--- START OF Raw data ---

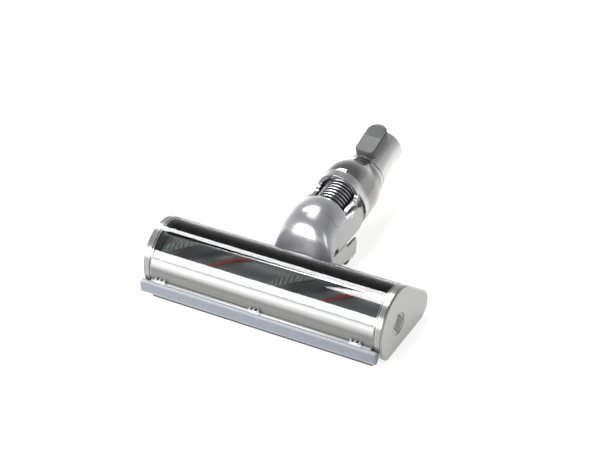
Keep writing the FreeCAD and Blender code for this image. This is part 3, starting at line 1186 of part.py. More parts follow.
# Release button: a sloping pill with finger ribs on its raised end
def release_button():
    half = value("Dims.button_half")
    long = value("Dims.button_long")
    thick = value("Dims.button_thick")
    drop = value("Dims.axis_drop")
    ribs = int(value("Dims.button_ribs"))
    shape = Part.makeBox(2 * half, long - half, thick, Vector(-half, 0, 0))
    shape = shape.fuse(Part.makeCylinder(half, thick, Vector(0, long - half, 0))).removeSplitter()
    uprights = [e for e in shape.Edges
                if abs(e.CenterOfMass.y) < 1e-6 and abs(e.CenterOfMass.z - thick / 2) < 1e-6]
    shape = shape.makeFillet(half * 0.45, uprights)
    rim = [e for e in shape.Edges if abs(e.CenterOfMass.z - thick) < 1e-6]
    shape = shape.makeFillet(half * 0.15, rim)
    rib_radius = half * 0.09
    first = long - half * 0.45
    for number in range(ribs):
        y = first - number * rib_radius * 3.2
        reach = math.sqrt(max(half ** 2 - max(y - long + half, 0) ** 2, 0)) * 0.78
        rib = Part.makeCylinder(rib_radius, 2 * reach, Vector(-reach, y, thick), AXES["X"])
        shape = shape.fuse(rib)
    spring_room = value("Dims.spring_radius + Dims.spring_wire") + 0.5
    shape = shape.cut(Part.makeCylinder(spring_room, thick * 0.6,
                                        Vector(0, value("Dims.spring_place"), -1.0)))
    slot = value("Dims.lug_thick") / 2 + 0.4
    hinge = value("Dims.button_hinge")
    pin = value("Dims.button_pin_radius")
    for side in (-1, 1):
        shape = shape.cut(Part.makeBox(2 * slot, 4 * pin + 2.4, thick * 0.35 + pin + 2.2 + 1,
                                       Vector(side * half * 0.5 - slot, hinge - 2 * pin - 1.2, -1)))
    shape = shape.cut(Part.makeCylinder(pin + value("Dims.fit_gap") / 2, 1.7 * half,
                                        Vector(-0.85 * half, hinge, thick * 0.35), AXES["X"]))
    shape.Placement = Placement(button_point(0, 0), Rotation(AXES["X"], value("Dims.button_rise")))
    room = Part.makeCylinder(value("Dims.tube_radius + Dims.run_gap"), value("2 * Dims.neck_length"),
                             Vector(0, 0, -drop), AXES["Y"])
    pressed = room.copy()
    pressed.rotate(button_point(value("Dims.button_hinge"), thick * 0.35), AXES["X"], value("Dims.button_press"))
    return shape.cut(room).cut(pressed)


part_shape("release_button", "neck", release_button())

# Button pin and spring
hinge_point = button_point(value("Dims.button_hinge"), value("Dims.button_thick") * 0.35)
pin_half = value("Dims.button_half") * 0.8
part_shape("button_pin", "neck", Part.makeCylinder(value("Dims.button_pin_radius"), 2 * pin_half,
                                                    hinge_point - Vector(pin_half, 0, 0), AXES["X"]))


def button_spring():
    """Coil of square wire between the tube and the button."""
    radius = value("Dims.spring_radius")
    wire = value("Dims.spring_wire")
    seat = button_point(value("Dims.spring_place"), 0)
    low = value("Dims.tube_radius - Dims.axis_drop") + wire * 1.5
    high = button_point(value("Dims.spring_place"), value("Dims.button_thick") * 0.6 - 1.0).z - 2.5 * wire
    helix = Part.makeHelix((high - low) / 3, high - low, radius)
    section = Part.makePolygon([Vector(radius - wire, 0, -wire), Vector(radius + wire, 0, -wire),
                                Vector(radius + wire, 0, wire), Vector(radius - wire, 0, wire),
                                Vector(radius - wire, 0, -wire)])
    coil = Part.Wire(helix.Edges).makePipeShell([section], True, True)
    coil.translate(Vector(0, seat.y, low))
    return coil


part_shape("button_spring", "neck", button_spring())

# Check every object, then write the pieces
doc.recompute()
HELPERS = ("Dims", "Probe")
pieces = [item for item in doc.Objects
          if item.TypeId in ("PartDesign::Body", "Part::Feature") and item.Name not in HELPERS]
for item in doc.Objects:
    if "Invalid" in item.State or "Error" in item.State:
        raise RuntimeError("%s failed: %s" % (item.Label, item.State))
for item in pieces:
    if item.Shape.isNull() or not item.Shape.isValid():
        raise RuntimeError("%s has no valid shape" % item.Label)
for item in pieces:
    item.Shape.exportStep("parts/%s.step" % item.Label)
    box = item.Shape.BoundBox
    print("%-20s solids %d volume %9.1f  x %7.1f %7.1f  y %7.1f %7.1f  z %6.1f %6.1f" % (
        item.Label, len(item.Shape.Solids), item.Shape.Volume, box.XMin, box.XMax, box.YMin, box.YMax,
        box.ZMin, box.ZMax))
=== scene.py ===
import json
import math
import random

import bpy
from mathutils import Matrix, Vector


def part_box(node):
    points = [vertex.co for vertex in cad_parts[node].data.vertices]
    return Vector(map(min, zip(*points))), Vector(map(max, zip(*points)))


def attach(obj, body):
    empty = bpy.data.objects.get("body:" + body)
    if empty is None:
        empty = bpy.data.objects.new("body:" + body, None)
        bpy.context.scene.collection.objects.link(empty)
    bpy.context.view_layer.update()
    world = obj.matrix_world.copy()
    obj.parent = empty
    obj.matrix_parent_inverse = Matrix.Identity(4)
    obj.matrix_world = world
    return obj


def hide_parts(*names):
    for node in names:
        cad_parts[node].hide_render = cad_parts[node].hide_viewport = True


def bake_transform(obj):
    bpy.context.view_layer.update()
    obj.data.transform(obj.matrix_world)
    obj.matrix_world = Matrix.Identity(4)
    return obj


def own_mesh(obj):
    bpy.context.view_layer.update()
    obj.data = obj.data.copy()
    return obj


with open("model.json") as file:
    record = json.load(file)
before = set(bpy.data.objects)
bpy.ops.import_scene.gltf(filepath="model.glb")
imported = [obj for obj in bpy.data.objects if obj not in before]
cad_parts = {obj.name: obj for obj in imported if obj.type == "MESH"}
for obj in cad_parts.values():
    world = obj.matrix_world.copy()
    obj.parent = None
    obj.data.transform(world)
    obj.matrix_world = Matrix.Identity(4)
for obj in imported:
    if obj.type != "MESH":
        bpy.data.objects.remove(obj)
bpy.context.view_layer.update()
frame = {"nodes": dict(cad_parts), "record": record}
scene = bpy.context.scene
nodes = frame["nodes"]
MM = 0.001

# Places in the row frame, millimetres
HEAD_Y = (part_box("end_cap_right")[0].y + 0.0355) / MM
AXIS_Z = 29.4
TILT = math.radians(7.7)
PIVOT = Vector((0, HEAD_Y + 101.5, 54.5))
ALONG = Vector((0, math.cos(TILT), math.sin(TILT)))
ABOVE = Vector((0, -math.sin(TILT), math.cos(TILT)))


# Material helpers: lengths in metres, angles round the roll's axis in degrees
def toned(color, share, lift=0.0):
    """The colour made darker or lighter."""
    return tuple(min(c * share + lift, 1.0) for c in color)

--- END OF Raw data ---

• Task goal
The whole listing above needs to be written out again exactly.

• Output below
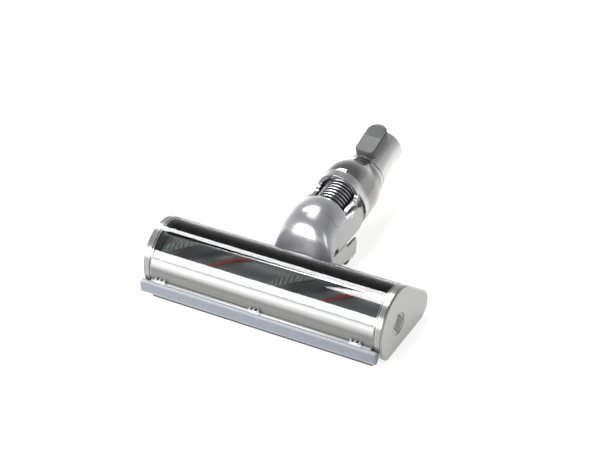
Keep writing the FreeCAD and Blender code for this image. This is part 3, starting at line 1186 of part.py. More parts follow.
# Release button: a sloping pill with finger ribs on its raised end
def release_button():
    half = value("Dims.button_half")
    long = value("Dims.button_long")
    thick = value("Dims.button_thick")
    drop = value("Dims.axis_drop")
    ribs = int(value("Dims.button_ribs"))
    shape = Part.makeBox(2 * half, long - half, thick, Vector(-half, 0, 0))
    shape = shape.fuse(Part.makeCylinder(half, thick, Vector(0, long - half, 0))).removeSplitter()
    uprights = [e for e in shape.Edges
                if abs(e.CenterOfMass.y) < 1e-6 and abs(e.CenterOfMass.z - thick / 2) < 1e-6]
    shape = shape.makeFillet(half * 0.45, uprights)
    rim = [e for e in shape.Edges if abs(e.CenterOfMass.z - thick) < 1e-6]
    shape = shape.makeFillet(half * 0.15, rim)
    rib_radius = half * 0.09
    first = long - half * 0.45
    for number in range(ribs):
        y = first - number * rib_radius * 3.2
        reach = math.sqrt(max(half ** 2 - max(y - long + half, 0) ** 2, 0)) * 0.78
        rib = Part.makeCylinder(rib_radius, 2 * reach, Vector(-reach, y, thick), AXES["X"])
        shape = shape.fuse(rib)
    spring_room = value("Dims.spring_radius + Dims.spring_wire") + 0.5
    shape = shape.cut(Part.makeCylinder(spring_room, thick * 0.6,
                                        Vector(0, value("Dims.spring_place"), -1.0)))
    slot = value("Dims.lug_thick") / 2 + 0.4
    hinge = value("Dims.button_hinge")
    pin = value("Dims.button_pin_radius")
    for side in (-1, 1):
        shape = shape.cut(Part.makeBox(2 * slot, 4 * pin + 2.4, thick * 0.35 + pin + 2.2 + 1,
                                       Vector(side * half * 0.5 - slot, hinge - 2 * pin - 1.2, -1)))
    shape = shape.cut(Part.makeCylinder(pin + value("Dims.fit_gap") / 2, 1.7 * half,
                                        Vector(-0.85 * half, hinge, thick * 0.35), AXES["X"]))
    shape.Placement = Placement(button_point(0, 0), Rotation(AXES["X"], value("Dims.button_rise")))
    room = Part.makeCylinder(value("Dims.tube_radius + Dims.run_gap"), value("2 * Dims.neck_length"),
                             Vector(0, 0, -drop), AXES["Y"])
    pressed = room.copy()
    pressed.rotate(button_point(value("Dims.button_hinge"), thick * 0.35), AXES["X"], value("Dims.button_press"))
    return shape.cut(room).cut(pressed)


part_shape("release_button", "neck", release_button())

# Button pin and spring
hinge_point = button_point(value("Dims.button_hinge"), value("Dims.button_thick") * 0.35)
pin_half = value("Dims.button_half") * 0.8
part_shape("button_pin", "neck", Part.makeCylinder(value("Dims.button_pin_radius"), 2 * pin_half,
                                                    hinge_point - Vector(pin_half, 0, 0), AXES["X"]))


def button_spring():
    """Coil of square wire between the tube and the button."""
    radius = value("Dims.spring_radius")
    wire = value("Dims.spring_wire")
    seat = button_point(value("Dims.spring_place"), 0)
    low = value("Dims.tube_radius - Dims.axis_drop") + wire * 1.5
    high = button_point(value("Dims.spring_place"), value("Dims.button_thick") * 0.6 - 1.0).z - 2.5 * wire
    helix = Part.makeHelix((high - low) / 3, high - low, radius)
    section = Part.makePolygon([Vector(radius - wire, 0, -wire), Vector(radius + wire, 0, -wire),
                                Vector(radius + wire, 0, wire), Vector(radius - wire, 0, wire),
                                Vector(radius - wire, 0, -wire)])
    coil = Part.Wire(helix.Edges).makePipeShell([section], True, True)
    coil.translate(Vector(0, seat.y, low))
    return coil


part_shape("button_spring", "neck", button_spring())

# Check every object, then write the pieces
doc.recompute()
HELPERS = ("Dims", "Probe")
pieces = [item for item in doc.Objects
          if item.TypeId in ("PartDesign::Body", "Part::Feature") and item.Name not in HELPERS]
for item in doc.Objects:
    if "Invalid" in item.State or "Error" in item.State:
        raise RuntimeError("%s failed: %s" % (item.Label, item.State))
for item in pieces:
    if item.Shape.isNull() or not item.Shape.isValid():
        raise RuntimeError("%s has no valid shape" % item.Label)
for item in pieces:
    item.Shape.exportStep("parts/%s.step" % item.Label)
    box = item.Shape.BoundBox
    print("%-20s solids %d volume %9.1f  x %7.1f %7.1f  y %7.1f %7.1f  z %6.1f %6.1f" % (
        item.Label, len(item.Shape.Solids), item.Shape.Volume, box.XMin, box.XMax, box.YMin, box.YMax,
        box.ZMin, box.ZMax))
=== scene.py ===
import json
import math
import random

import bpy
from mathutils import Matrix, Vector


def part_box(node):
    points = [vertex.co for vertex in cad_parts[node].data.vertices]
    return Vector(map(min, zip(*points))), Vector(map(max, zip(*points)))


def attach(obj, body):
    empty = bpy.data.objects.get("body:" + body)
    if empty is None:
        empty = bpy.data.objects.new("body:" + body, None)
        bpy.context.scene.collection.objects.link(empty)
    bpy.context.view_layer.update()
    world = obj.matrix_world.copy()
    obj.parent = empty
    obj.matrix_parent_inverse = Matrix.Identity(4)
    obj.matrix_world = world
    return obj


def hide_parts(*names):
    for node in names:
        cad_parts[node].hide_render = cad_parts[node].hide_viewport = True


def bake_transform(obj):
    bpy.context.view_layer.update()
    obj.data.transform(obj.matrix_world)
    obj.matrix_world = Matrix.Identity(4)
    return obj


def own_mesh(obj):
    bpy.context.view_layer.update()
    obj.data = obj.data.copy()
    return obj


with open("model.json") as file:
    record = json.load(file)
before = set(bpy.data.objects)
bpy.ops.import_scene.gltf(filepath="model.glb")
imported = [obj for obj in bpy.data.objects if obj not in before]
cad_parts = {obj.name: obj for obj in imported if obj.type == "MESH"}
for obj in cad_parts.values():
    world = obj.matrix_world.copy()
    obj.parent = None
    obj.data.transform(world)
    obj.matrix_world = Matrix.Identity(4)
for obj in imported:
    if obj.type != "MESH":
        bpy.data.objects.remove(obj)
bpy.context.view_layer.update()
frame = {"nodes": dict(cad_parts), "record": record}
scene = bpy.context.scene
nodes = frame["nodes"]
MM = 0.001

# Places in the row frame, millimetres
HEAD_Y = (part_box("end_cap_right")[0].y + 0.0355) / MM
AXIS_Z = 29.4
TILT = math.radians(7.7)
PIVOT = Vector((0, HEAD_Y + 101.5, 54.5))
ALONG = Vector((0, math.cos(TILT), math.sin(TILT)))
ABOVE = Vector((0, -math.sin(TILT), math.cos(TILT)))


# Material helpers: lengths in metres, angles round the roll's axis in degrees
def toned(color, share, lift=0.0):
    """The colour made darker or lighter."""
    return tuple(min(c * share + lift, 1.0) for c in color)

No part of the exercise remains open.